WASHINGTON (Reuters) - Under pressure to regain his balance in the race for the White House, Mitt Romney is going through intense preparation for the first presidential debate next week while his campaign appeals to fellow Republicans to keep faith with their candidate.
Romney has appeared to have stopped the stumbling by having a relatively mistake-free week of campaigning after recent troubles that allowed President Barack Obama to build a lead in polls with less than 40 days left until the November 6 election.
But Romney has to find a way to move the needle back in his direction before the race slips away. Romney forces are trying to reassure party leaders that the campaign is not over.
Campaign manager Matt Rhoades was in Washington this week and met privately with a high-profile group of party leaders to calm any fears and lay out the campaign’s plans, Republican sources said.
“He met with some veteran Republicans to explain the campaign’s plans for the next couple of weeks which did reassure people,” said a source familiar with the session.
The Republican’s campaign has been struggling to come back from a bad period marked by the disclosure of a secretly videotaped fund-raising speech in which Romney said 47 percent of Americans are dependent on government.
“Romney is lucky to be where he is given that we had two terrible weeks on defense and not talking about jobs,” said an informal Romney adviser.
His problems have unleashed doubts among conservatives that he had managed to hold in check for months. Many on the right had wanted anybody but Romney to win the party’s nomination, but he outlasted a host of challengers.
Now, the critics are back.
Conservative columnist Charles Krauthammer wrote in The Washington Post on Friday that Romney needs to “go big,” accusing him of playing it too safe.
He cited in particular a speech Romney gave in New York on the inoffensive topic of reforming foreign aid, instead of ripping into Obama for allowing the Arab Spring to create an increase in anti-U.S. sentiment in the Middle East.
“It makes you think how far ahead Romney would be if he were actually running a campaign,” wrote Krauthammer. “His unwillingness to go big, to go for the larger argument, is simply astonishing.”
Romney’s wife Ann again called on Republican critics to hold their tongue. “Everyone has an opinion,” she told Fox News’ Greta Van Susteren.
“We’re trying everything we can. We know it’s difficult out there on the campaign trail. And folks should know that Mitt is putting every ounce of energy into it,” she said.
The former Massachusetts governor received some good news on Friday when a Reuters/Ipsos daily online poll showed him narrowing the gap with Obama to five percentage points. The Democrat, who had led on Thursday by seven points, is now ahead by 47-42 percent.
Much of the Romney campaign’s plans to recover his footing center around the first of three presidential debates that takes place on Wednesday in Denver and is devoted to the tepid U.S. economy, Romney’s main campaign theme.
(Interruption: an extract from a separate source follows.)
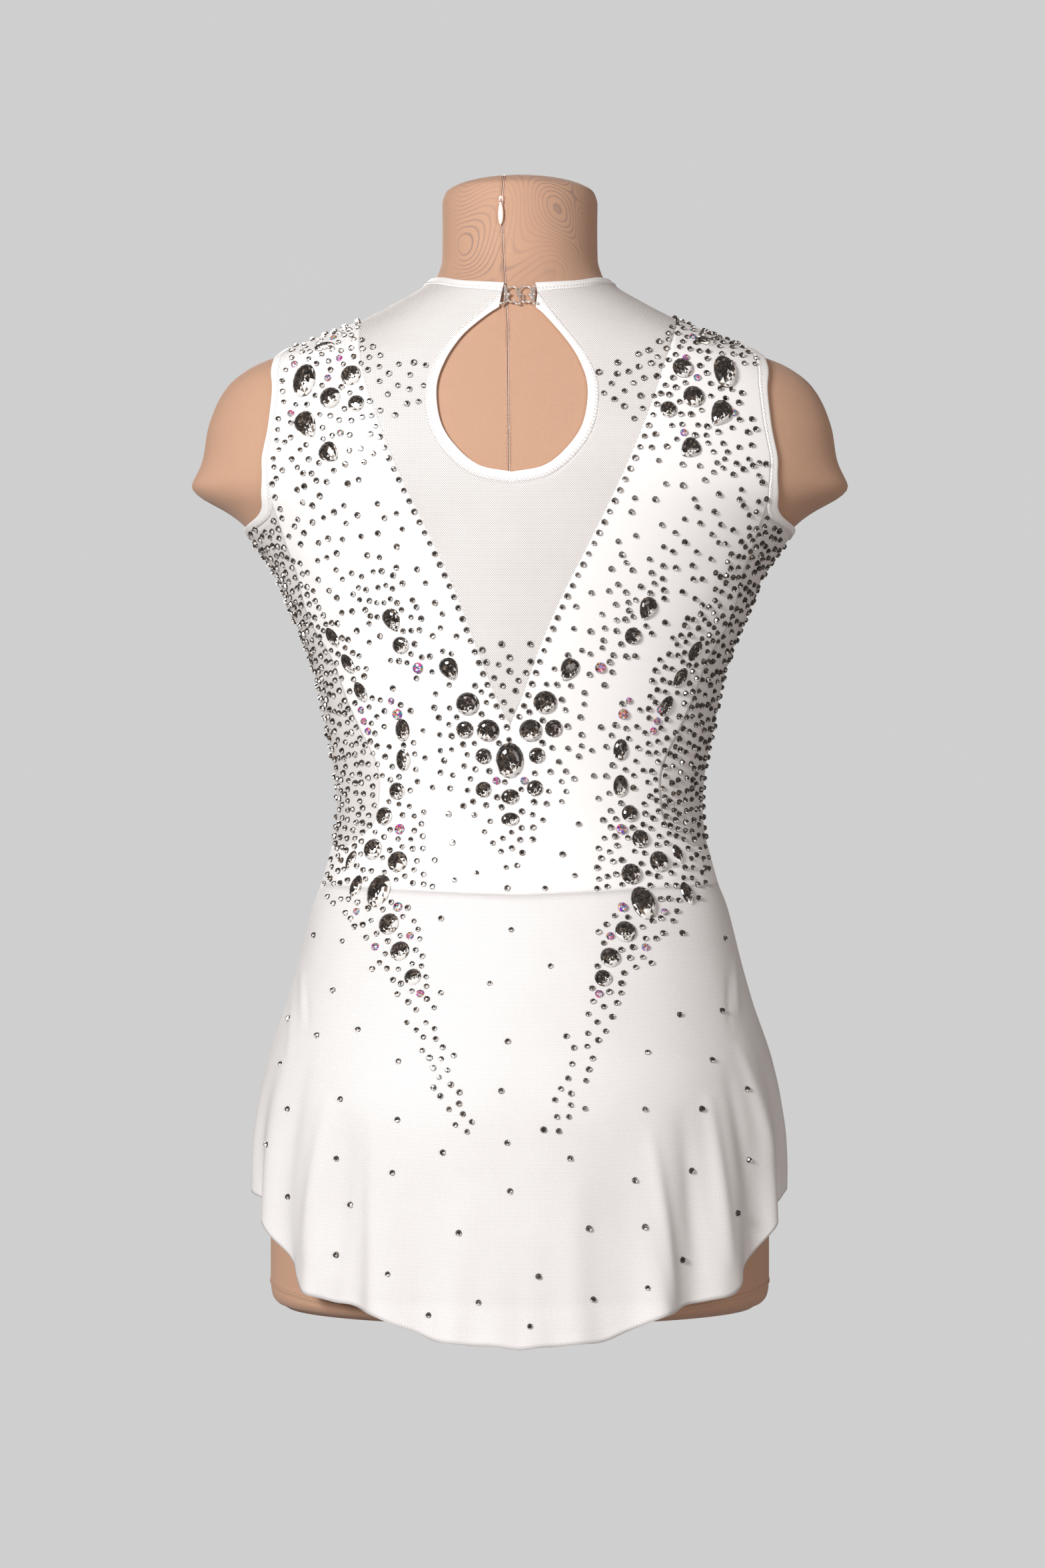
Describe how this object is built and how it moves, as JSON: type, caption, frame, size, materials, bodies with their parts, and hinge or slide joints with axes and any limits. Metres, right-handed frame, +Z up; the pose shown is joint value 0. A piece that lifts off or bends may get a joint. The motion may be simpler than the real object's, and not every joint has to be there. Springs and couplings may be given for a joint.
{
  "type": "rhythmic gymnastics leotard on a dress form",
  "caption": "Sleeveless leotard with keyhole back, sheer yoke, raised stones and a flared mesh skirt, worn by a limbless knit-covered dress form with a back zip.",
  "frame": {"origin": "centre of the foot's flat underside", "axes": "+Z up the form, +Y out of the wearer's back, +X towards the wearer's left"},
  "size_m": [0.471, 0.2766, 0.8251],
  "materials": {
    "cover_knit": "matt fine knit",
    "foot_plastic": "matt",
    "white_lycra": "satin stretch knit",
    "sheer_mesh": "sheer mesh",
    "skirt_mesh": "fine mesh",
    "white_elastic": "satin folded elastic",
    "zip_plastic": "lacquered",
    "clasp_metal": "polished"
  },
  "bodies": {
    "form": {"form_body": "cover_knit", "form_foot": "foot_plastic", "back_panel": "white_lycra", "front_panel": "white_lycra", "side_panel_left": "sheer_mesh", "side_panel_right": "sheer_mesh", "back_yoke": "sheer_mesh", "front_yoke": "sheer_mesh", "armhole_binding_left": "white_elastic", "armhole_binding_right": "white_elastic", "keyhole_binding": "white_elastic", "neck_binding": "white_elastic", "skirt_back": "skirt_mesh", "skirt_front": "skirt_mesh", "brief_back": "white_lycra", "brief_front": "white_lycra", "zip_slider": "zip_plastic", "clasp_left": "clasp_metal", "clasp_right": "clasp_metal"},
    "pull": {"zip_pull": "zip_plastic"}
  },
  "joints": [
    {"name": "pull_swing", "type": "hinge", "parent": "form", "child": "pull", "pos_m": [0.01345, 0.05872, 0.80103], "axis": [0.9725, -0.2327, 0], "range_deg": [0, 150]}
  ]
}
Ohio Republican U.S. Senator Rob Portman, playing Obama in mock debate sessions, has adapted to the role of Romney’s adversary, unleashing difficult questions aimed at testing Romney’s ability to control his emotions.
“He keeps on beating me up,” Romney told supporters this week in Ohio. “And I just go away shaking my head.”
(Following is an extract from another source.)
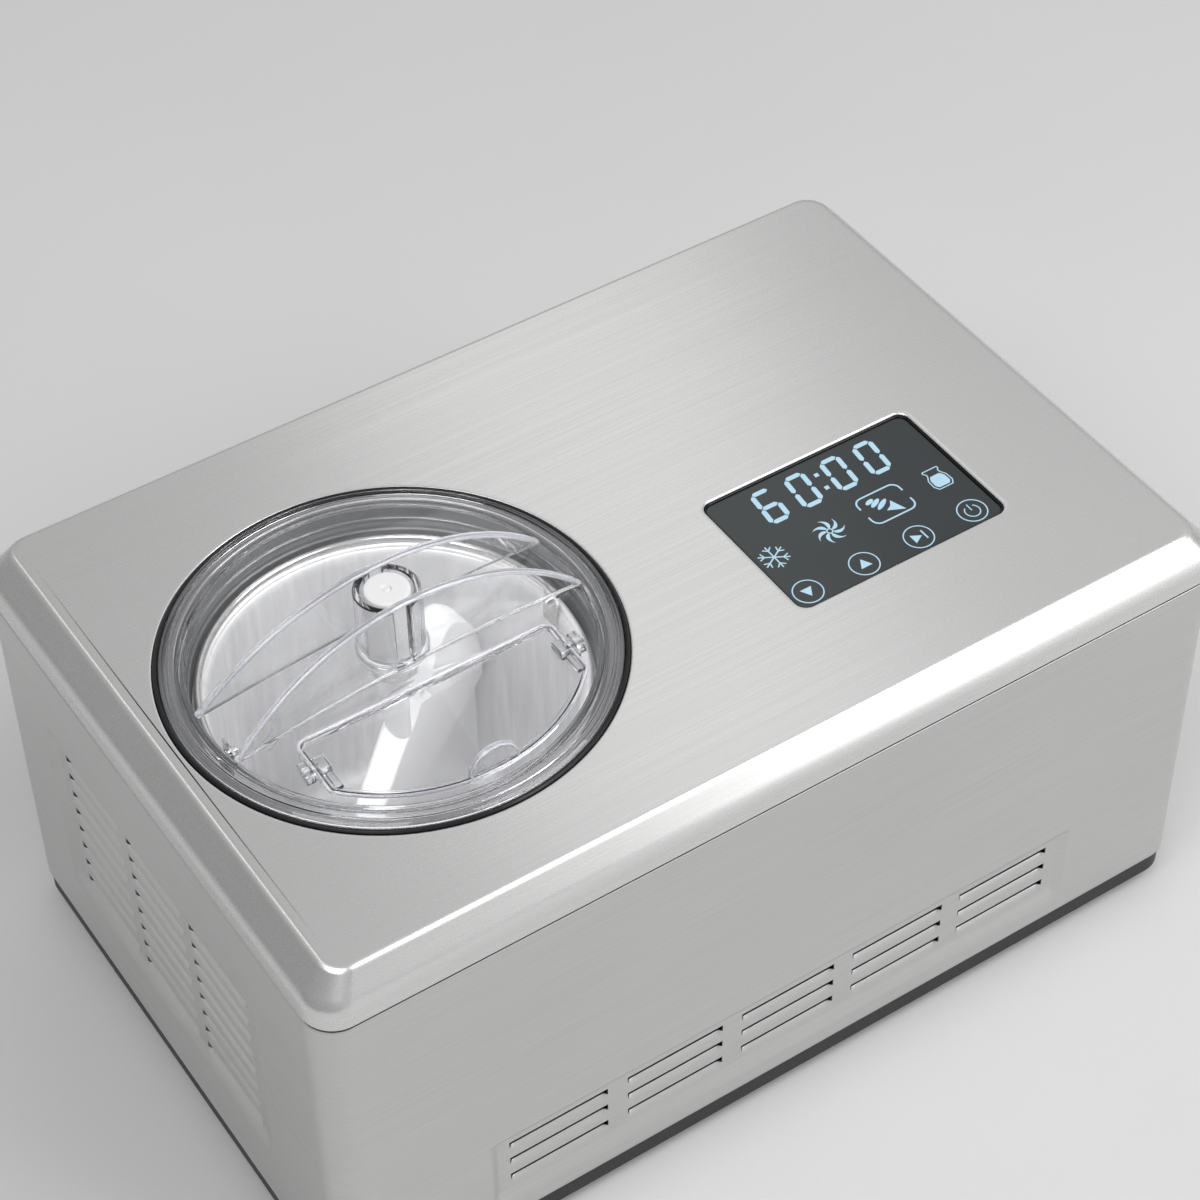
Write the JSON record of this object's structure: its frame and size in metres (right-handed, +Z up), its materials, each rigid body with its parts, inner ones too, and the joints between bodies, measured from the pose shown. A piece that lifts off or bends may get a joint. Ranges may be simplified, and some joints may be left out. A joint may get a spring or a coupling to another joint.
{
  "type": "ice cream maker",
  "caption": "Countertop compressor ice cream maker: long stainless housing, clear lift-off lid with hinged hatch, removable bowl with bail, turning paddle, touch display.",
  "frame": {"origin": "on the surface it stands on, under the centre of the housing", "axes": "+Z up, +X along the long side towards the display end, +Y towards the back; the vented front faces -Y"},
  "size_m": [0.425, 0.2788, 0.2505],
  "materials": {
    "stainless": "brushed",
    "dark_plastic": "fine texture",
    "grey_plastic": "satin",
    "white_plastic": "satin",
    "clear_plastic": "polished",
    "dark_glass": "polished",
    "rubber_black": "matte",
    "seal_silicone": "matte",
    "aluminium": "satin",
    "bowl_aluminium": "satin anodised",
    "zinc_screw": "plated",
    "copper": "drawn tube",
    "brass": "turned",
    "compressor_paint": "semi gloss",
    "galvanised": "galvanised",
    "foam": "foamed",
    "board_green": "laminate",
    "gear_nylon": "moulded",
    "motor_steel": "zinc plated"
  },
  "bodies": {
    "housing": {"base_tray": "dark_plastic", "feet": "rubber_black", "foot_screws": "zinc_screw", "body_wrap": "stainless", "rear_panel": "dark_plastic", "rear_screws": "zinc_screw", "cable_gland": "rubber_black", "gland_nut": "dark_plastic", "top_cover": "stainless", "display_bezel": "dark_plastic", "display_glass": "dark_glass", "control_board": "board_green", "board_clips": "dark_plastic", "well_trim_ring": "dark_plastic", "well_collar": "grey_plastic", "evaporator_well": "aluminium", "evaporator_coil": "aluminium", "insulation_foam": "foam", "bowl_temperature_sensor": "copper", "gearbox_case": "dark_plastic", "gearbox_cover": "dark_plastic", "gearbox_screws": "zinc_screw", "idler_pin": "motor_steel", "motor_can": "motor_steel", "shaft_bush": "brass", "shaft_seal": "rubber_black", "compressor": "compressor_paint", "compressor_bracket": "galvanised", "compressor_grommets": "rubber_black", "compressor_bolts": "zinc_screw", "start_relay": "dark_plastic", "condenser_fins": "aluminium", "condenser_tube": "copper", "fan_frame": "dark_plastic", "suction_line": "copper", "discharge_line": "copper", "filter_drier": "copper", "liquid_line": "copper", "power_board": "board_green", "board_standoffs": "white_plastic"},
    "bowl": {"bowl": "bowl_aluminium", "bail_ears": "bowl_aluminium"},
    "handle": {"bail_handle": "zinc_screw"},
    "lid_carrier": {"lid_seal": "seal_silicone"},
    "paddle": {"paddle": "white_plastic"},
    "lid": {"lid": "clear_plastic"},
    "hatch": {"hatch": "clear_plastic"},
    "drive": {"drive_shaft": "motor_steel", "output_gear": "gear_nylon"},
    "idler": {"idler_gear": "gear_nylon"},
    "motor": {"motor_rotor": "motor_steel", "motor_pinion": "brass"},
    "fan": {"fan_impeller": "dark_plastic"}
  },
  "joints": [
    {"name": "bowl_lift", "type": "slide", "parent": "housing", "child": "bowl", "axis": [0, 0, 1], "range_m": [0, 0.2]},
    {"name": "handle_swing", "type": "hinge", "parent": "bowl", "child": "handle", "pos_m": [-0.1022, -0.0071, 0.1989], "axis": [1, 0, 0], "range_deg": [0, 180]},
    {"name": "paddle_lift", "type": "slide", "parent": "bowl", "child": "lid_carrier", "axis": [0, 0, 1], "range_m": [0, 0.16]},
    {"name": "paddle_spin", "type": "hinge", "parent": "lid_carrier", "child": "paddle", "pos_m": [-0.1022, -0.0071, 0.15], "axis": [0, 0, 1], "continuous": true},
    {"name": "lid_lift", "type": "slide", "parent": "lid_carrier", "child": "lid", "axis": [0, 0, 1], "range_m": [0, 0.3]},
    {"name": "hatch_hinge", "type": "hinge", "parent": "lid", "child": "hatch", "pos_m": [-0.1022, -0.0461, 0.2166], "axis": [-1, 0, 0], "range_deg": [0, 85]},
    {"name": "drive_spin", "type": "hinge", "parent": "housing", "child": "drive", "pos_m": [-0.1022, -0.0071, 0.05], "axis": [0, 0, 1], "continuous": true},
    {"name": "idler_spin", "type": "hinge", "parent": "housing", "child": "idler", "pos_m": [-0.0362, -0.0071, 0.03], "axis": [0, 0, 1], "continuous": true},
    {"name": "motor_spin", "type": "hinge", "parent": "housing", "child": "motor", "pos_m": [0.0148, -0.0071, 0.06], "axis": [0, 0, 1], "continuous": true},
    {"name": "fan_spin", "type": "hinge", "parent": "housing", "child": "fan", "pos_m": [0.165, -0.052, 0.078], "axis": [1, 0, 0], "continuous": true}
  ],
  "couplings": [
    {"joint": "handle_swing", "follows": "lid_lift", "rad_per_m": 10.472},
    {"joint": "drive_spin", "follows": "paddle_spin", "ratio": 1},
    {"joint": "idler_spin", "follows": "paddle_spin", "ratio": -4.5},
    {"joint": "motor_spin", "follows": "paddle_spin", "ratio": 21}
  ]
}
The low-key Portman, who had been on Romney’s vice presidential short list when Romney chose Congressman Paul Ryan instead, has been a tough customer in the mock debate.
The sessions have typically been moderated by longtime Romney confidant Peter Flaherty. Portman’s goal is to make sure Romney is never surprised, so he has been tougher than perhaps Obama himself may be.
“Portman does not show up unprepared. He has gone in there really looking to throw it at him. At the same time, he wants to be constructive,” said a Republican close to the campaign.
Expecting Obama to get personal with attacks on Romney’s wealth, the mock sessions have covered how Romney should handle such criticism.
The preparation has also included how to make sure Romney does not come across as scolding and how he should avoid complaining about the debate rules, something he did several times during the 20 debates he held with Republican opponents in the party’s presidential primary battle.
Romney advisers are scrambling to lower expectations for their candidate, saying this will be Obama’s eighth one-on-one debate going back to the 2008 campaign.
“President Obama is a very gifted speaker with substantial debate experience,” said Romney senior adviser Eric Fehrnstrom.
Romney raised money and slammed Obama’s Middle East policy on Friday in a rare campaign appearance in Pennsylvania, a former swing state that he admitted was now difficult for him to win.
“We really would shock people if early in the evening of November 6, it looked like Pennsylvania was going to come our way,” Romney told a meeting of donors.